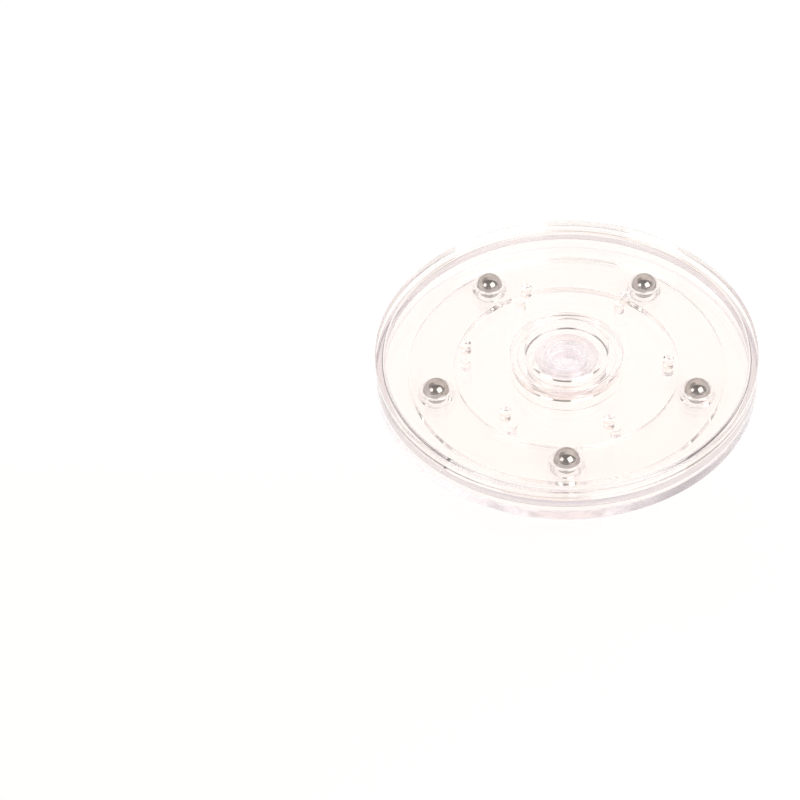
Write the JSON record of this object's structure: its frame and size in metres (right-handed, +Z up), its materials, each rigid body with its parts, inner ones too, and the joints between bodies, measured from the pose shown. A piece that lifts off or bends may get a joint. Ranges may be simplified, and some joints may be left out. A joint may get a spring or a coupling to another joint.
{
  "type": "turntable display stand",
  "caption": "Round clear plastic turntable: a flat top disc rolls on caged steel balls over a shallow base tray, held by a flanged hub plug.",
  "frame": {"origin": "centre of the underside, on the surface that the turntable stands on", "axes": "+Z up along the spin axis; one ball lies towards -Y at rest"},
  "size_m": [0.15, 0.15, 0.0166],
  "materials": {
    "clear_plastic": "clear polished polystyrene or acrylic, very slightly warm, with lilac edges",
    "cage_plastic": "clear moulded plastic, slightly softer gloss than the shells",
    "hub_plastic": "clear plastic with a lightly frosted, lilac look",
    "ball_steel": "polished bearing steel"
  },
  "bodies": {
    "base": {"base_shell": "clear_plastic", "hub_plug": "hub_plastic"},
    "top": {"top_shell": "clear_plastic"},
    "cage": {"ball_cage": "cage_plastic"},
    "ball_1": {"ball_1": "ball_steel"},
    "ball_2": {"ball_2": "ball_steel"},
    "ball_3": {"ball_3": "ball_steel"},
    "ball_4": {"ball_4": "ball_steel"},
    "ball_5": {"ball_5": "ball_steel"}
  },
  "joints": [
    {"name": "turntable_spin", "type": "hinge", "parent": "base", "child": "top", "pos_m": [0, 0, 0.0083], "axis": [0, 0, 1], "continuous": true},
    {"name": "cage_orbit", "type": "hinge", "parent": "base", "child": "cage", "pos_m": [0, 0, 0.0083], "axis": [0, 0, 1], "continuous": true},
    {"name": "ball_1_roll", "type": "hinge", "parent": "cage", "child": "ball_1", "pos_m": [0, -0.0533, 0.0083], "axis": [0, -1, 0], "continuous": true},
    {"name": "ball_2_roll", "type": "hinge", "parent": "cage", "child": "ball_2", "pos_m": [0.05069, -0.01647, 0.0083], "axis": [0.9511, -0.309, 0], "continuous": true},
    {"name": "ball_3_roll", "type": "hinge", "parent": "cage", "child": "ball_3", "pos_m": [0.03133, 0.04312, 0.0083], "axis": [0.5878, 0.809, 0], "continuous": true},
    {"name": "ball_4_roll", "type": "hinge", "parent": "cage", "child": "ball_4", "pos_m": [-0.03133, 0.04312, 0.0083], "axis": [-0.5878, 0.809, 0], "continuous": true},
    {"name": "ball_5_roll", "type": "hinge", "parent": "cage", "child": "ball_5", "pos_m": [-0.05069, -0.01647, 0.0083], "axis": [-0.9511, -0.309, 0], "continuous": true}
  ],
  "couplings": [
    {"joint": "cage_orbit", "follows": "turntable_spin", "ratio": 0.5},
    {"joint": "ball_1_roll", "follows": "turntable_spin", "ratio": -5.33},
    {"joint": "ball_2_roll", "follows": "turntable_spin", "ratio": -5.33},
    {"joint": "ball_3_roll", "follows": "turntable_spin", "ratio": -5.33},
    {"joint": "ball_4_roll", "follows": "turntable_spin", "ratio": -5.33},
    {"joint": "ball_5_roll", "follows": "turntable_spin", "ratio": -5.33}
  ]
}
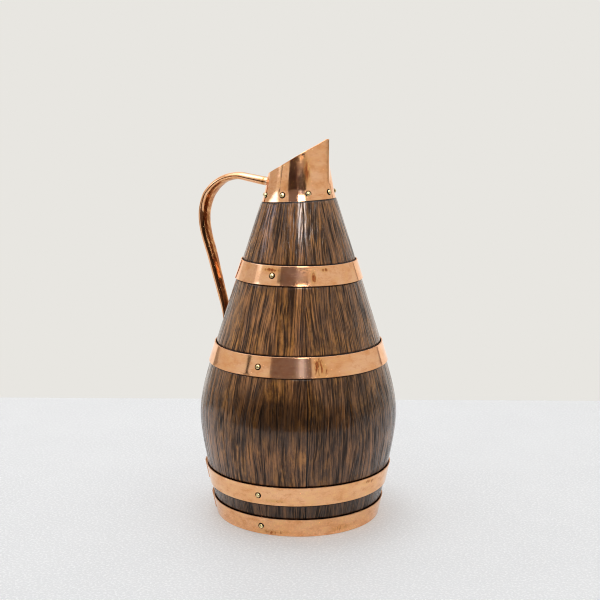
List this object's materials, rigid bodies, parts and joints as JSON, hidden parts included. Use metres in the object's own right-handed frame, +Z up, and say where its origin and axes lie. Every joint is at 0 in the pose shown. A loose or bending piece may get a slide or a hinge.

### DESCRIPTION OF THE TASK
Your task is to print all of the records exactly.

### OUTPUT FOR THIS EXERCISE
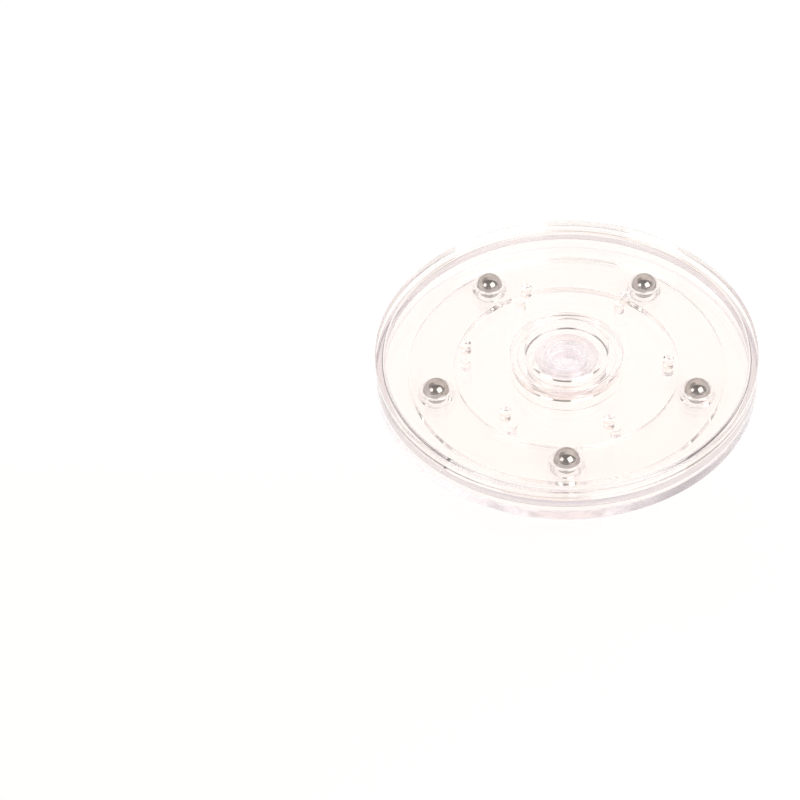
Write the JSON record of this object's structure: its frame and size in metres (right-handed, +Z up), its materials, each rigid body with its parts, inner ones too, and the joints between bodies, measured from the pose shown. A piece that lifts off or bends may get a joint. Ranges may be simplified, and some joints may be left out. A joint may get a spring or a coupling to another joint.
{
  "type": "turntable display stand",
  "caption": "Round clear plastic turntable: a flat top disc rolls on caged steel balls over a shallow base tray, held by a flanged hub plug.",
  "frame": {"origin": "centre of the underside, on the surface that the turntable stands on", "axes": "+Z up along the spin axis; one ball lies towards -Y at rest"},
  "size_m": [0.15, 0.15, 0.0166],
  "materials": {
    "clear_plastic": "clear polished polystyrene or acrylic, very slightly warm, with lilac edges",
    "cage_plastic": "clear moulded plastic, slightly softer gloss than the shells",
    "hub_plastic": "clear plastic with a lightly frosted, lilac look",
    "ball_steel": "polished bearing steel"
  },
  "bodies": {
    "base": {"base_shell": "clear_plastic", "hub_plug": "hub_plastic"},
    "top": {"top_shell": "clear_plastic"},
    "cage": {"ball_cage": "cage_plastic"},
    "ball_1": {"ball_1": "ball_steel"},
    "ball_2": {"ball_2": "ball_steel"},
    "ball_3": {"ball_3": "ball_steel"},
    "ball_4": {"ball_4": "ball_steel"},
    "ball_5": {"ball_5": "ball_steel"}
  },
  "joints": [
    {"name": "turntable_spin", "type": "hinge", "parent": "base", "child": "top", "pos_m": [0, 0, 0.0083], "axis": [0, 0, 1], "continuous": true},
    {"name": "cage_orbit", "type": "hinge", "parent": "base", "child": "cage", "pos_m": [0, 0, 0.0083], "axis": [0, 0, 1], "continuous": true},
    {"name": "ball_1_roll", "type": "hinge", "parent": "cage", "child": "ball_1", "pos_m": [0, -0.0533, 0.0083], "axis": [0, -1, 0], "continuous": true},
    {"name": "ball_2_roll", "type": "hinge", "parent": "cage", "child": "ball_2", "pos_m": [0.05069, -0.01647, 0.0083], "axis": [0.9511, -0.309, 0], "continuous": true},
    {"name": "ball_3_roll", "type": "hinge", "parent": "cage", "child": "ball_3", "pos_m": [0.03133, 0.04312, 0.0083], "axis": [0.5878, 0.809, 0], "continuous": true},
    {"name": "ball_4_roll", "type": "hinge", "parent": "cage", "child": "ball_4", "pos_m": [-0.03133, 0.04312, 0.0083], "axis": [-0.5878, 0.809, 0], "continuous": true},
    {"name": "ball_5_roll", "type": "hinge", "parent": "cage", "child": "ball_5", "pos_m": [-0.05069, -0.01647, 0.0083], "axis": [-0.9511, -0.309, 0], "continuous": true}
  ],
  "couplings": [
    {"joint": "cage_orbit", "follows": "turntable_spin", "ratio": 0.5},
    {"joint": "ball_1_roll", "follows": "turntable_spin", "ratio": -5.33},
    {"joint": "ball_2_roll", "follows": "turntable_spin", "ratio": -5.33},
    {"joint": "ball_3_roll", "follows": "turntable_spin", "ratio": -5.33},
    {"joint": "ball_4_roll", "follows": "turntable_spin", "ratio": -5.33},
    {"joint": "ball_5_roll", "follows": "turntable_spin", "ratio": -5.33}
  ]
}
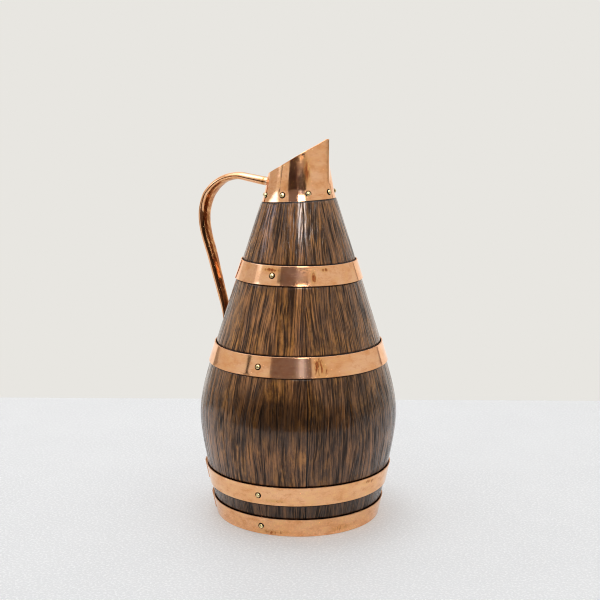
List this object's materials, rigid bodies, parts and joints as JSON, hidden parts included. Use metres in the object's own right-handed frame, +Z up, and say where its origin and axes lie. Every joint is at 0 in the pose shown. A loose or bending piece may get a slide or a hinge.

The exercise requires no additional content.